## To be done:
From the entries below, copy exactly the lines from the one that contains "for name, solid" through the one that contains "Recreate this object", both included, and only those.

Entries with model source code:
==================================================
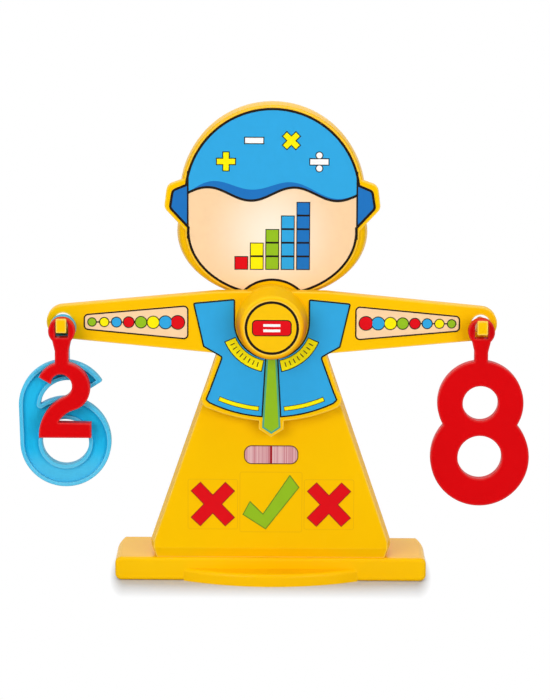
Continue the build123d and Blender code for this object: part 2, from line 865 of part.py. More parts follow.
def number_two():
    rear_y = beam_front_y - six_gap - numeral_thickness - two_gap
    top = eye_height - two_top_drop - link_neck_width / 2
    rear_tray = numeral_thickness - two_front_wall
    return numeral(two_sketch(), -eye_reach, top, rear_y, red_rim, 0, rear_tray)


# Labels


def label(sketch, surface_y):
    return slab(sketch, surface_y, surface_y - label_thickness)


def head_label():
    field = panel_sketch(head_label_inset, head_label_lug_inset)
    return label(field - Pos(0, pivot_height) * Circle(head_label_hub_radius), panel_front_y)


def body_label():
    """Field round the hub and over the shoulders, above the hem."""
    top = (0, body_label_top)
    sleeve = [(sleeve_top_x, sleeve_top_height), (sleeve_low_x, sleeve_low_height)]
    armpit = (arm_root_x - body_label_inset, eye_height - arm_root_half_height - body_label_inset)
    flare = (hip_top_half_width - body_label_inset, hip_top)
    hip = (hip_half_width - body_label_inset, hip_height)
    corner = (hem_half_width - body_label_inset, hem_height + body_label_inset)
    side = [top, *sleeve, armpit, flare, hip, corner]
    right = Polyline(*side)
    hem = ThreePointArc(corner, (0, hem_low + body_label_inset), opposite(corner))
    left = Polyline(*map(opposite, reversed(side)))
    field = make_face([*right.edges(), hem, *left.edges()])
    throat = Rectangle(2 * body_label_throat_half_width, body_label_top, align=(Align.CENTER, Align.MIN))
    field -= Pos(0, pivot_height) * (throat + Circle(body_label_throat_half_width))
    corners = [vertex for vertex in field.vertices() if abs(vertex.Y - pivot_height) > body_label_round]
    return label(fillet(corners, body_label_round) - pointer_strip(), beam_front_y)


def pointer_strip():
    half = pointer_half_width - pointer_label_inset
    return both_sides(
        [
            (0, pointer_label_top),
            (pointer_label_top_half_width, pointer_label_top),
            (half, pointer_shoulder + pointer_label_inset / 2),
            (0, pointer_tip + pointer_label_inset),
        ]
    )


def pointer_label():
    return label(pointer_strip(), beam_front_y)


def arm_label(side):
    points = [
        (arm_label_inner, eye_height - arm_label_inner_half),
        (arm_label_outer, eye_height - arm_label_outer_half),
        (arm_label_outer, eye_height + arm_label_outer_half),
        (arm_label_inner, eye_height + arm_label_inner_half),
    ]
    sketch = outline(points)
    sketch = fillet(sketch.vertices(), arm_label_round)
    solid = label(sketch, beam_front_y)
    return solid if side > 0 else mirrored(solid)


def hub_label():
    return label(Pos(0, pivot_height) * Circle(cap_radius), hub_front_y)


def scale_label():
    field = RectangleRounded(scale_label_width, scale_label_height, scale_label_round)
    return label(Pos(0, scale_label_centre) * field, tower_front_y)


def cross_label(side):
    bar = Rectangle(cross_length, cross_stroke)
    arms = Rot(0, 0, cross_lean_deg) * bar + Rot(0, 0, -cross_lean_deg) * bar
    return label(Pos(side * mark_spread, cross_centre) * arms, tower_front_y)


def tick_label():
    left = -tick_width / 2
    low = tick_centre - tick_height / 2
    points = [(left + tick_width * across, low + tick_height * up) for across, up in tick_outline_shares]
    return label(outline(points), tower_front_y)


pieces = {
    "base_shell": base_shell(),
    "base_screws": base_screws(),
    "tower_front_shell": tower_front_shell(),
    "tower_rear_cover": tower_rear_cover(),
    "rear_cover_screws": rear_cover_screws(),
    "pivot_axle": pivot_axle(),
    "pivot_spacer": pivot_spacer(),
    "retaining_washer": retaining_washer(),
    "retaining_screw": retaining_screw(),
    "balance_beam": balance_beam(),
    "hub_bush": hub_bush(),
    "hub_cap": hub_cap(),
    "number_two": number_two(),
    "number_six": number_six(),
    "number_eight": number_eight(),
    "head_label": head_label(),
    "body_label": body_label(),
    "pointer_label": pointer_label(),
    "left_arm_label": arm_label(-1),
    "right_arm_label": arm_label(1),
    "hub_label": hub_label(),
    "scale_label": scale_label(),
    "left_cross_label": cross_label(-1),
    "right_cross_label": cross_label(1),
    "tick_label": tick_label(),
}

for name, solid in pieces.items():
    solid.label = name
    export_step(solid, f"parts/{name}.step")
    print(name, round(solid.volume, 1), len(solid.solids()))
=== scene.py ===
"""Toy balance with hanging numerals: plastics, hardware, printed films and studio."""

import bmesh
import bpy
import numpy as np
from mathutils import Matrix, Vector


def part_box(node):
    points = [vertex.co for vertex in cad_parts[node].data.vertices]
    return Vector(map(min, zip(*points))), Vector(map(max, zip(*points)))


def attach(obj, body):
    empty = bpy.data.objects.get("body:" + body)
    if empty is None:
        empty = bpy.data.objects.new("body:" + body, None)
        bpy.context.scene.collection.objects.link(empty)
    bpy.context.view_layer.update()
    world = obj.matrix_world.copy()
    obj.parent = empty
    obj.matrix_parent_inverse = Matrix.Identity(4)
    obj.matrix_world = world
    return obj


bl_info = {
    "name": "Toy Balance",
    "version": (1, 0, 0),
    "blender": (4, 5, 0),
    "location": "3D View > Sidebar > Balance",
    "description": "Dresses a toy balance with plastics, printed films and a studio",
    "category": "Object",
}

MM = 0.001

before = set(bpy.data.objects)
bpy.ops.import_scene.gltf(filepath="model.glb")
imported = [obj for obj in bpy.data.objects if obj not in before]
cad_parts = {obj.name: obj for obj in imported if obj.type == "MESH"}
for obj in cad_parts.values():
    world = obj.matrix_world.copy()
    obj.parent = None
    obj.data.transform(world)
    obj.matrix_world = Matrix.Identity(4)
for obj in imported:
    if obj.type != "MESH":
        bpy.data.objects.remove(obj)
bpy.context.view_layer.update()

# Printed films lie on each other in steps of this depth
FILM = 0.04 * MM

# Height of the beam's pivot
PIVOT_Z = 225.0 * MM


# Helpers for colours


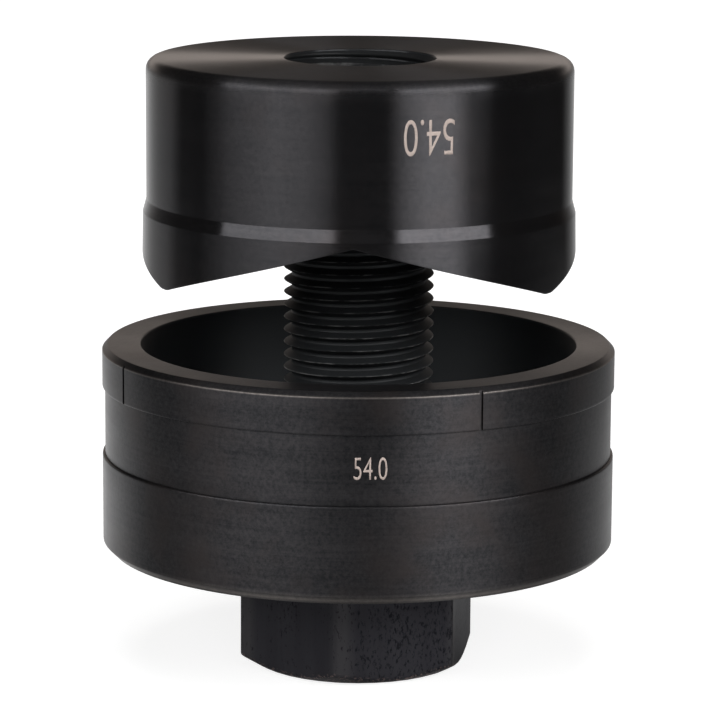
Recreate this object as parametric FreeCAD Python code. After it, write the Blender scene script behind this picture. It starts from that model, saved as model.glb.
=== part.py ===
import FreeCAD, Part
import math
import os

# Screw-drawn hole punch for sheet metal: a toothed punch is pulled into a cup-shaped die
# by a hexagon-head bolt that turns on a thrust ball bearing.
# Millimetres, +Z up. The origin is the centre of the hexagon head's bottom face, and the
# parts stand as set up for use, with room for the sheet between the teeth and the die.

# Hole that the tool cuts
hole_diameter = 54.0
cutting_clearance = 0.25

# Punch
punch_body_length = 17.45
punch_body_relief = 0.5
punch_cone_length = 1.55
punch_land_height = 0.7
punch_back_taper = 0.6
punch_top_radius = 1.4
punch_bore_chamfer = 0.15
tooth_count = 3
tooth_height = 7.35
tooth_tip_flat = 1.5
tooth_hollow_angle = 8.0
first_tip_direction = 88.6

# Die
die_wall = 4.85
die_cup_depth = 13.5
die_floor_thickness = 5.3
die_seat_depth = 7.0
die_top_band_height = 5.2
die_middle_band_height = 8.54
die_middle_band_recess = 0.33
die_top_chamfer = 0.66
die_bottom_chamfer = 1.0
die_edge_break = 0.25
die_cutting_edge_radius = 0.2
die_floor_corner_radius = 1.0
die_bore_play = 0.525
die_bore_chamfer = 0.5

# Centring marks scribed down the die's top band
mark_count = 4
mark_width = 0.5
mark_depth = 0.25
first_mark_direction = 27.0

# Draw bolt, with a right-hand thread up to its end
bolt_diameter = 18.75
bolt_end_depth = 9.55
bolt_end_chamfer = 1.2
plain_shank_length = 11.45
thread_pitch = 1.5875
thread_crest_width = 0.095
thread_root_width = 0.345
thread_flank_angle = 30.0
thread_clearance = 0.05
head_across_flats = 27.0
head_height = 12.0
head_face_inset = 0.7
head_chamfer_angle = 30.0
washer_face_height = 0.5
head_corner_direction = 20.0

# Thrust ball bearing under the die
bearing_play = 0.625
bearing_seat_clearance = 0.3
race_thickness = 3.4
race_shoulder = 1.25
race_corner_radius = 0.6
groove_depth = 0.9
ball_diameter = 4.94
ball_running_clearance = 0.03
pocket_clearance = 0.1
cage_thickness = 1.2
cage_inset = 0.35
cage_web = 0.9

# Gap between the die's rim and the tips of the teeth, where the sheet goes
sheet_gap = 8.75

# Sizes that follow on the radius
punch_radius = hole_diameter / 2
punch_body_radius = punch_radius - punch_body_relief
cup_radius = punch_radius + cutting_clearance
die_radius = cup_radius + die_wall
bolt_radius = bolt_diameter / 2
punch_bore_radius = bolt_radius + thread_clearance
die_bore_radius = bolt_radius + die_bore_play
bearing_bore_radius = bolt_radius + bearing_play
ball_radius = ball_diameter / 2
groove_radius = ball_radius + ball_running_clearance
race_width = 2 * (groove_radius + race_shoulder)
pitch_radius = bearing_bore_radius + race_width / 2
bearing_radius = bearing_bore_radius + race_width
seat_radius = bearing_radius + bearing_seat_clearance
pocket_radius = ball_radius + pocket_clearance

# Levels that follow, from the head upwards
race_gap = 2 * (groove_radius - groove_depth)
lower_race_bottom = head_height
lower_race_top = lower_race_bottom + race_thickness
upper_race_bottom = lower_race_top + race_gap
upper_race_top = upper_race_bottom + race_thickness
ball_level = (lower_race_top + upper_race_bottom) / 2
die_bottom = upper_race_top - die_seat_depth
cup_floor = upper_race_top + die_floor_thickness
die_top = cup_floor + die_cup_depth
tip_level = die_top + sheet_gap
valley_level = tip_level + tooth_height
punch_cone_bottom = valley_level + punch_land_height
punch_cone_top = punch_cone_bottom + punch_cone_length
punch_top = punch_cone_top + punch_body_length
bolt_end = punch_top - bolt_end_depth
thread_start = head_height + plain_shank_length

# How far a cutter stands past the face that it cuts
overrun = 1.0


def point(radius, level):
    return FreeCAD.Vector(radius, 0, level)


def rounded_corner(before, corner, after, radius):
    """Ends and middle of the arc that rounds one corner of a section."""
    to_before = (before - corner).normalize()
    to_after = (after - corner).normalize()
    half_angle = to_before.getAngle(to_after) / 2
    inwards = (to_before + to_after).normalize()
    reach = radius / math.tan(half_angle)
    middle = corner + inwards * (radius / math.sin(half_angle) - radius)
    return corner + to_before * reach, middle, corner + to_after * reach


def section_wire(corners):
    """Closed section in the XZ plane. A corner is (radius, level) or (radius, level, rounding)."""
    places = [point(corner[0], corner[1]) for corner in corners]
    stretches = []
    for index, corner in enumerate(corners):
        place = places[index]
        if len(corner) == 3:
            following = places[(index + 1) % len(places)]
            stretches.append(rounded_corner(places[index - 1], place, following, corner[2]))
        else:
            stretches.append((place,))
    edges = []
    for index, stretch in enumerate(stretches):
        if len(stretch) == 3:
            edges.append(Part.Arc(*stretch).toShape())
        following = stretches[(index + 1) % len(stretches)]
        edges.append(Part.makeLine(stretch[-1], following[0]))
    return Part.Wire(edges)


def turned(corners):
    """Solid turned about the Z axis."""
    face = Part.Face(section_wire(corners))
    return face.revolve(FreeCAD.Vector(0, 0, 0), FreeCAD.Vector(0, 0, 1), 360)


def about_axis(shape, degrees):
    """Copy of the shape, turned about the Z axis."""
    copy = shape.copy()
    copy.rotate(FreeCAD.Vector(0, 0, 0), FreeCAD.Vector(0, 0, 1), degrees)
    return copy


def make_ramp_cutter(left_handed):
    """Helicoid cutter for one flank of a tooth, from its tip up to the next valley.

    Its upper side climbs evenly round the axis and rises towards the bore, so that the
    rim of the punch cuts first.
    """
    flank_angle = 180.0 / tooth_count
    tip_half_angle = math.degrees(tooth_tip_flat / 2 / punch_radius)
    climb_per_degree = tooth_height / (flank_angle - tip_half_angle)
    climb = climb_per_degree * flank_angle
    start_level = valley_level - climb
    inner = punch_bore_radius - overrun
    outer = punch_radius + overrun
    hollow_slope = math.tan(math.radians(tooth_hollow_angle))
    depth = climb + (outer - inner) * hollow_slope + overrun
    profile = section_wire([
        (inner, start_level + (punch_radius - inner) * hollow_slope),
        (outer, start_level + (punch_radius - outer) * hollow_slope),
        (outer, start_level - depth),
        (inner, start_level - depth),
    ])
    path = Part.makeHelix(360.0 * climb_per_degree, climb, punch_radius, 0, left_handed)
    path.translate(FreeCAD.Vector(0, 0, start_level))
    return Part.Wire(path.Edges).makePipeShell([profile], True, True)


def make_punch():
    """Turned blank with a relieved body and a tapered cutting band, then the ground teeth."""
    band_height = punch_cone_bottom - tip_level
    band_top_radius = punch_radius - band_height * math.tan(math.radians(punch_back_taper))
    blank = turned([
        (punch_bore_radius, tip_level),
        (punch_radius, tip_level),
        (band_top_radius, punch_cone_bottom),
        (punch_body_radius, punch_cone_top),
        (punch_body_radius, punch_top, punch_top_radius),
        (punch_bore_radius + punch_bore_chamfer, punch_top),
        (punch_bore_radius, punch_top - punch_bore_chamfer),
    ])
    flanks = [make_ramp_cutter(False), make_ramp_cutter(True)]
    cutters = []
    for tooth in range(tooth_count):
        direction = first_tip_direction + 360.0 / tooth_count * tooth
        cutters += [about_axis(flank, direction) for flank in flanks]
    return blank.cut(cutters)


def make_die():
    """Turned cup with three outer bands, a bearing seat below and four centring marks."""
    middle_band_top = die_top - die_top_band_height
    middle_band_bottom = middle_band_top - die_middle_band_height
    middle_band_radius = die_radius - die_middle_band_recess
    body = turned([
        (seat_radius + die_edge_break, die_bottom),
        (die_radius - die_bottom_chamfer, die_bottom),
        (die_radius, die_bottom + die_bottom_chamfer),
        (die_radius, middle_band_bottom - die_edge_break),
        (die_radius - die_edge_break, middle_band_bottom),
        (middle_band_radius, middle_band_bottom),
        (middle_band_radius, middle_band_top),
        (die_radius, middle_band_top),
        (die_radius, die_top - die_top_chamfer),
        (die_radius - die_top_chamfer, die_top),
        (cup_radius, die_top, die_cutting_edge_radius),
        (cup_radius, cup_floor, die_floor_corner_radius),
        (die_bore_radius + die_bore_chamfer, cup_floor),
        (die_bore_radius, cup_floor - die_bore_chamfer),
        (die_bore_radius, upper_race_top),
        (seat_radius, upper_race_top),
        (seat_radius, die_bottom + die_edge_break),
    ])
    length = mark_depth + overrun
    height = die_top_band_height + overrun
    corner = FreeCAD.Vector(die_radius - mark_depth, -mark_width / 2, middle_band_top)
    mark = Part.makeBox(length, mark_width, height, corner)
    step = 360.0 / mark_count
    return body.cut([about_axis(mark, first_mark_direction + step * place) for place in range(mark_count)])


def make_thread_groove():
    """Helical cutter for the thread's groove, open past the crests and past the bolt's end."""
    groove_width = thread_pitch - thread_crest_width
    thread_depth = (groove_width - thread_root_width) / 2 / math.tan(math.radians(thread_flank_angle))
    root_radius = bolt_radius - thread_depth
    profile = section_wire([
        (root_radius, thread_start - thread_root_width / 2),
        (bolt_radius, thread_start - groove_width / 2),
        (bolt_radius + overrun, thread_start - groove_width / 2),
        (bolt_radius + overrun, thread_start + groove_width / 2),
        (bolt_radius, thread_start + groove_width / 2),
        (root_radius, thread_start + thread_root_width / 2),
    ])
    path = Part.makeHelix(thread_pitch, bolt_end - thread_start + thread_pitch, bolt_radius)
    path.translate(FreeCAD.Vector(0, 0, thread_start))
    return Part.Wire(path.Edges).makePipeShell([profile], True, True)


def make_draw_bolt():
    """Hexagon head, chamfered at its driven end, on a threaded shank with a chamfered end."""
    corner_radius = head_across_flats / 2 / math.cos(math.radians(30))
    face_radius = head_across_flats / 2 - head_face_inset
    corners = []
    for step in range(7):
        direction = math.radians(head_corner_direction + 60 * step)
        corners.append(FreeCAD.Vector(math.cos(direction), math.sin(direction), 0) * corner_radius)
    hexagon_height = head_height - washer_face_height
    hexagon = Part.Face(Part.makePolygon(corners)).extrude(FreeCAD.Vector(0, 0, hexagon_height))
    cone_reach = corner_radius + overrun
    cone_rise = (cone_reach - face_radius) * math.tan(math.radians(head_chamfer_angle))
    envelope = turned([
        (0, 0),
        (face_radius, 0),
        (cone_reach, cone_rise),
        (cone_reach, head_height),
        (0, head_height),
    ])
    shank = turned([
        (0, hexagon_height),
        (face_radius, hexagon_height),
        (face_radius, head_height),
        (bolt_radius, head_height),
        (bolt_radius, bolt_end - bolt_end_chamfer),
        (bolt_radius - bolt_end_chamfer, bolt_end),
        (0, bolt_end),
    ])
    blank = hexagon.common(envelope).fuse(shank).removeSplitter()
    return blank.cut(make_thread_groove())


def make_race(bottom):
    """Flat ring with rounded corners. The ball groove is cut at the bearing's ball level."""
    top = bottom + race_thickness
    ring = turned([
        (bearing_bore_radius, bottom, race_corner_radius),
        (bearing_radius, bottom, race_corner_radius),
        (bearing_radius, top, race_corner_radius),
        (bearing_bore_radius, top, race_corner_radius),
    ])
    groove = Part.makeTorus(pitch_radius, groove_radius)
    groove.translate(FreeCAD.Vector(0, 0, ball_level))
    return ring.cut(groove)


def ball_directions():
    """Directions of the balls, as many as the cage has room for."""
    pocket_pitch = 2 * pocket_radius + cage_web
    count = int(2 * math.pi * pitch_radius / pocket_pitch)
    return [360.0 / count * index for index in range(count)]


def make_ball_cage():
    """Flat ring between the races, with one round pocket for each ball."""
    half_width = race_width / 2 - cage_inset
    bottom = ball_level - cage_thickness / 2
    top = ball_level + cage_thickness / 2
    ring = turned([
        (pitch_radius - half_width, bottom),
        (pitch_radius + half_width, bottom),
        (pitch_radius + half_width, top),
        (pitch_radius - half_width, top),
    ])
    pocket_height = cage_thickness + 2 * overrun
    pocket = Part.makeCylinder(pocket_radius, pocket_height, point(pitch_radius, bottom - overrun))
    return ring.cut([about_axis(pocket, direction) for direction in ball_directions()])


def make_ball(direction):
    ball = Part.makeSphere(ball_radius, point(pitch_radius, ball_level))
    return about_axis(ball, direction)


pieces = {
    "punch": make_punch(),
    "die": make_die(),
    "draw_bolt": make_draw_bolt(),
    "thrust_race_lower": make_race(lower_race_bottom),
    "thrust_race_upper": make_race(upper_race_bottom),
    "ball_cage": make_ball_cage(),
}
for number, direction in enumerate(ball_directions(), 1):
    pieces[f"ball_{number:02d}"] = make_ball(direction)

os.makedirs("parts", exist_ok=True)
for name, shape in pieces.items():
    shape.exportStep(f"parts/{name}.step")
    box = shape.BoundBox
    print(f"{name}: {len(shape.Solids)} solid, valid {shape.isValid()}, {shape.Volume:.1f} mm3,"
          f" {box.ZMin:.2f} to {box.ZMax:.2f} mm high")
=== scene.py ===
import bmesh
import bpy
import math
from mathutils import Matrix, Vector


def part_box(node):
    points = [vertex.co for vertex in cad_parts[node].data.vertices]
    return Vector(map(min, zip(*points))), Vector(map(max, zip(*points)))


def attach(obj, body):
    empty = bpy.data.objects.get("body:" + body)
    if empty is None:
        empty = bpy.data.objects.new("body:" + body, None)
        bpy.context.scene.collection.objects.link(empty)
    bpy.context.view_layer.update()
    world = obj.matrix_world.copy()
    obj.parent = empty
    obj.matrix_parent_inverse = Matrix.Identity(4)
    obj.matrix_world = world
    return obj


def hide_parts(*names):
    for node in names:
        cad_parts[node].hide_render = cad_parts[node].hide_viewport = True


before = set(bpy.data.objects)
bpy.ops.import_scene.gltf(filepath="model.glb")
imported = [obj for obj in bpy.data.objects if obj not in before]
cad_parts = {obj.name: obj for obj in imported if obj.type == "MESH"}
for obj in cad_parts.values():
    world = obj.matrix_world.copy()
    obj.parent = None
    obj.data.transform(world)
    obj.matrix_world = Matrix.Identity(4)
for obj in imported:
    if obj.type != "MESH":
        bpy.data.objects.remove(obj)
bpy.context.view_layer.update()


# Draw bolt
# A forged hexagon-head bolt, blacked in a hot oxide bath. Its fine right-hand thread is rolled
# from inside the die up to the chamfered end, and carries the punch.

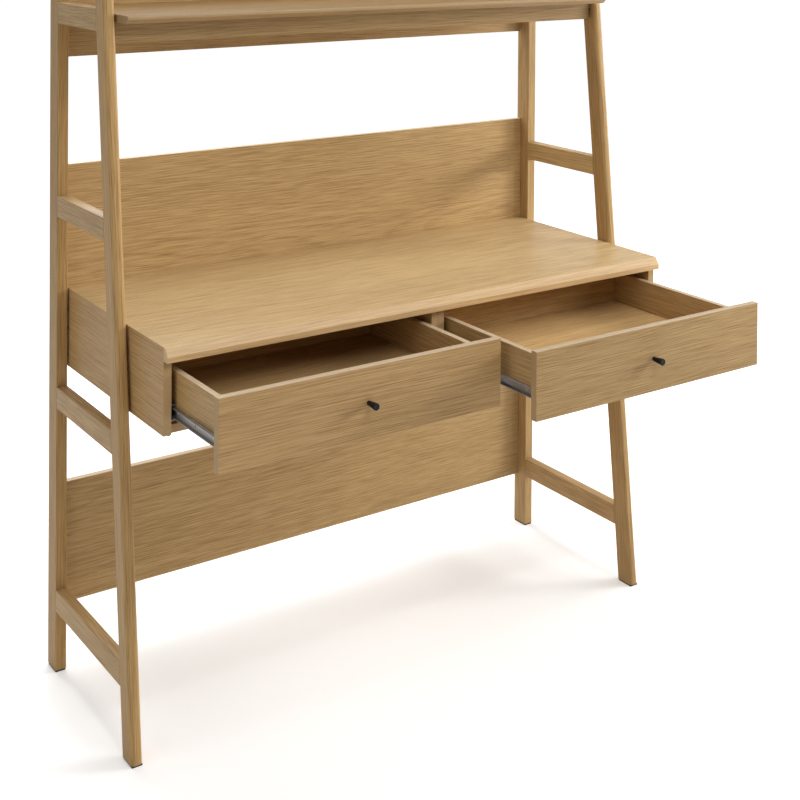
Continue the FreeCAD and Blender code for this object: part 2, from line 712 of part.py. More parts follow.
==================================================
## Output for this exercise:
for name, solid in pieces.items():
    solid.label = name
    export_step(solid, f"parts/{name}.step")
    print(name, round(solid.volume, 1), len(solid.solids()))
=== scene.py ===
"""Toy balance with hanging numerals: plastics, hardware, printed films and studio."""

import bmesh
import bpy
import numpy as np
from mathutils import Matrix, Vector


def part_box(node):
    points = [vertex.co for vertex in cad_parts[node].data.vertices]
    return Vector(map(min, zip(*points))), Vector(map(max, zip(*points)))


def attach(obj, body):
    empty = bpy.data.objects.get("body:" + body)
    if empty is None:
        empty = bpy.data.objects.new("body:" + body, None)
        bpy.context.scene.collection.objects.link(empty)
    bpy.context.view_layer.update()
    world = obj.matrix_world.copy()
    obj.parent = empty
    obj.matrix_parent_inverse = Matrix.Identity(4)
    obj.matrix_world = world
    return obj


bl_info = {
    "name": "Toy Balance",
    "version": (1, 0, 0),
    "blender": (4, 5, 0),
    "location": "3D View > Sidebar > Balance",
    "description": "Dresses a toy balance with plastics, printed films and a studio",
    "category": "Object",
}

MM = 0.001

before = set(bpy.data.objects)
bpy.ops.import_scene.gltf(filepath="model.glb")
imported = [obj for obj in bpy.data.objects if obj not in before]
cad_parts = {obj.name: obj for obj in imported if obj.type == "MESH"}
for obj in cad_parts.values():
    world = obj.matrix_world.copy()
    obj.parent = None
    obj.data.transform(world)
    obj.matrix_world = Matrix.Identity(4)
for obj in imported:
    if obj.type != "MESH":
        bpy.data.objects.remove(obj)
bpy.context.view_layer.update()

# Printed films lie on each other in steps of this depth
FILM = 0.04 * MM

# Height of the beam's pivot
PIVOT_Z = 225.0 * MM


# Helpers for colours


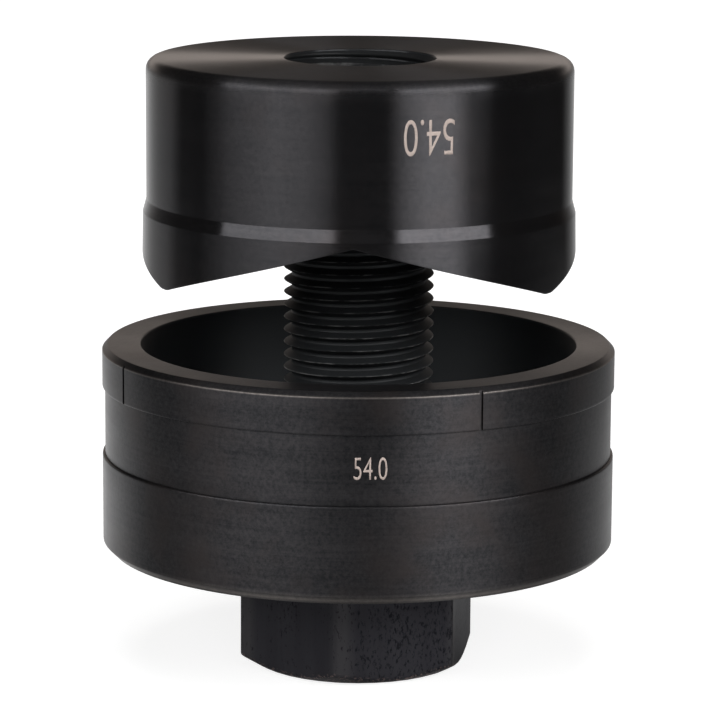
Recreate this object as parametric FreeCAD Python code. After it, write the Blender scene script behind this picture. It starts from that model, saved as model.glb.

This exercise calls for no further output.